C’est Le Matin qui nous apprend ça, dans une envolée hagiographie digne d’un journal mural chinois — «Rencontrer les autres, voir les possibilités de l’ailleurs. Au fond voilà la vraie passion de ce Vaudois au père grec». Décidément, ce père grec, c’est à peu près tout ce qui intrigue chez le gentil, l’ultra sympathique Broulis. Voir la saisissante et délicate première question, la semaine dernière, de ce qui devait être la première interview de Broulis sollicité par le Blick: «Broulis, kein Schweizer Name, oder?» Comment dit-on «va te faire voir chez les Grecs» en grec?

Mais Le Matin, le Blick et les autres ont des excuses. Eux aussi, sans doute, auraient bien aimé parler d‘autre chose. Oui mais de quoi? Rappeler, comme l’ATS dans un copier-coller qui sent bon l’été 2003 que canicule vient de canicula, petite chienne, et surtout petite étoile (Sirius de son vrai nom) haut dans le ciel de la mi juillet à la mi août et que les Anciens — encore des Grecs probablement — rendaient responsables des touffeurs estivales?

Dans cette touffeur, justement, c’est Ueli Maurer qui est venu apporter un peu d’air frais. Avec une intéressante diversion: Ueli le terrible mué en Maurer le collégial se prononce donc pour une nouvelle réduction des contingents de l’armée. Un bon tiers quand même, ce qui ne semble pas loin de friser l’anti-militarisme primaire. Ou du moins ressemble furieusement à la politique de réformes et de modernisation menée, sous les huées de l’UDC, par son prédécesseur Samuel Schmid.

Mais là, pas un cri dans les travées blochériennes. Fort, se dit-on, ce Maurer. D’autant plus fort qu’il ne s’agit peut-être que d’un trompe-l’œil. Une réduction d’effectifs bêtement imposée par la démographie, rien de plus, tandis que pour les affaires qui comptent — l’envoi de troupes à l’étranger par exemple — Ueli retrouvera bientôt sa casaque de pitbull UDC.

Une chose paraît quand même sûre et nous renvoie au feuilleton du moment. Se souvient-on de la consternation massive qui accueillit l’élection de Maurer?
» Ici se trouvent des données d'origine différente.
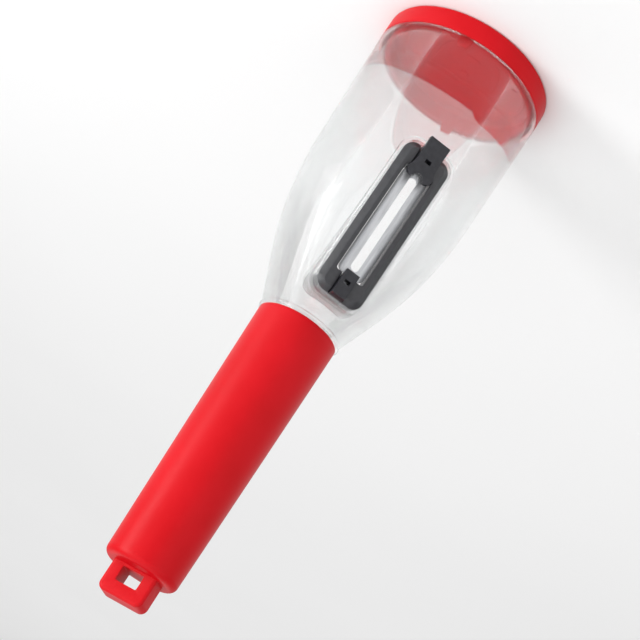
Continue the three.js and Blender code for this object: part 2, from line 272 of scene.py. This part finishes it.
def soften(piece, width, segments, angle, sharp):
    """Rounds the piece's edges that are sharper than angle."""
    tidy_mesh(piece)
    modifier = piece.modifiers.new("soft edges", "BEVEL")
    modifier.width = width
    modifier.segments = segments
    modifier.limit_method = "ANGLE"
    modifier.angle_limit = radians(angle)
    modifier.use_clamp_overlap = True
    settle(piece, modifier)
    smooth(piece, sharp)
    return piece


def finish_piece(piece, body, slot, material, *nodes):
    piece.data.transform(Matrix.Scale(MM, 4))
    piece.data.materials.clear()
    piece.data.materials.append(material)
    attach(piece, body)
    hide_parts(*nodes)


# ---------- materials ----------
def new_material(name, **values):
    material = bpy.data.materials.new(name)
    material.use_nodes = True
    nodes = material.node_tree.nodes
    shader = nodes["Principled BSDF"]
    for socket, value in values.items():
        shader.inputs[socket.replace("_", " ")].default_value = value
    return material, nodes, material.node_tree.links, shader


def noise(nodes, links, scale, detail=2, stretch=None):
    coords = nodes.new("ShaderNodeTexCoord")
    mapping = nodes.new("ShaderNodeMapping")
    if stretch:
        mapping.inputs["Scale"].default_value = stretch
    texture = nodes.new("ShaderNodeTexNoise")
    texture.inputs["Scale"].default_value = scale
    texture.inputs["Detail"].default_value = detail
    links.new(coords.outputs["Object"], mapping.inputs["Vector"])
    links.new(mapping.outputs["Vector"], texture.inputs["Vector"])
    return texture.outputs["Fac"]


def bump(nodes, links, shader, height, strength, distance):
    node = nodes.new("ShaderNodeBump")
    node.inputs["Strength"].default_value = strength
    node.inputs["Distance"].default_value = distance
    links.new(height, node.inputs["Height"])
    links.new(node.outputs["Normal"], shader.inputs["Normal"])


def vary(nodes, links, shader, socket, source, low, high):
    node = nodes.new("ShaderNodeMapRange")
    node.inputs["To Min"].default_value = low
    node.inputs["To Max"].default_value = high
    links.new(source, node.inputs["Value"])
    links.new(node.outputs["Result"], shader.inputs[socket])


def tint(nodes, links, shader, source, dark, light):
    ramp = nodes.new("ShaderNodeValToRGB")
    ramp.color_ramp.elements[0].color = (*dark, 1)
    ramp.color_ramp.elements[0].position = 0.3
    ramp.color_ramp.elements[1].color = (*light, 1)
    ramp.color_ramp.elements[1].position = 0.7
    links.new(source, ramp.inputs["Fac"])
    links.new(ramp.outputs["Color"], shader.inputs["Base Color"])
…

Un paysan obtus dont on se rend pourtant compte aujourd’hui qu’il est un bien meilleur ministre que le cafouillant Samuel Schmid. De quoi se dire que peu importe le candidat, peu importe la chenille, qui ne présage en rien du futur papillon.

Alors on peut bien couper les cheveux en quatre et même en sept. Relever par exemple que les régions actuellement représentées au Conseil fédéral sont Genève, Zurich et la Suisse orientale. Qu’à cette aune, donc, l’élection la plus contraire à l’esprit de la Constitution, qui exige une juste répartition, serait celle de Martine Brunschwig Graf. Que le Tessin est un canton de plus en plus peuplé de suisses alémaniques, et qu’ainsi le choix le moins à même de représenter la latinité ne serait pas celui du bilingue fribourgeois Schwaller mais du Luganais Pelli.

Ou au contraire perfidement fouiller dans les archives et trouver qu’une seule fois un germanophone issu d’un canton majoritairement romand, le Haut-valaisan Joseph Escher, accéda au Conseil fédéral, et qu’il était alors considéré comme alémanique et siégea donc aux côtés de deux vrais romands. Voilà qui suffirait à rendre illégitimes les ambitions de Schwaller.

On a beau chercher, rien en revanche à redire à la candidature Broulis. Sauf justement l’exemple de Maurer. Le roi Pascal n’est-il pas un trop bon candidat? Ne sera-t-il pas, une fois élu, guetté par une sorte de fatalité à décevoir, une espèce de syndrome Obama? Trop lisse, Broulis? Vite, notons ça dans un petit carnet.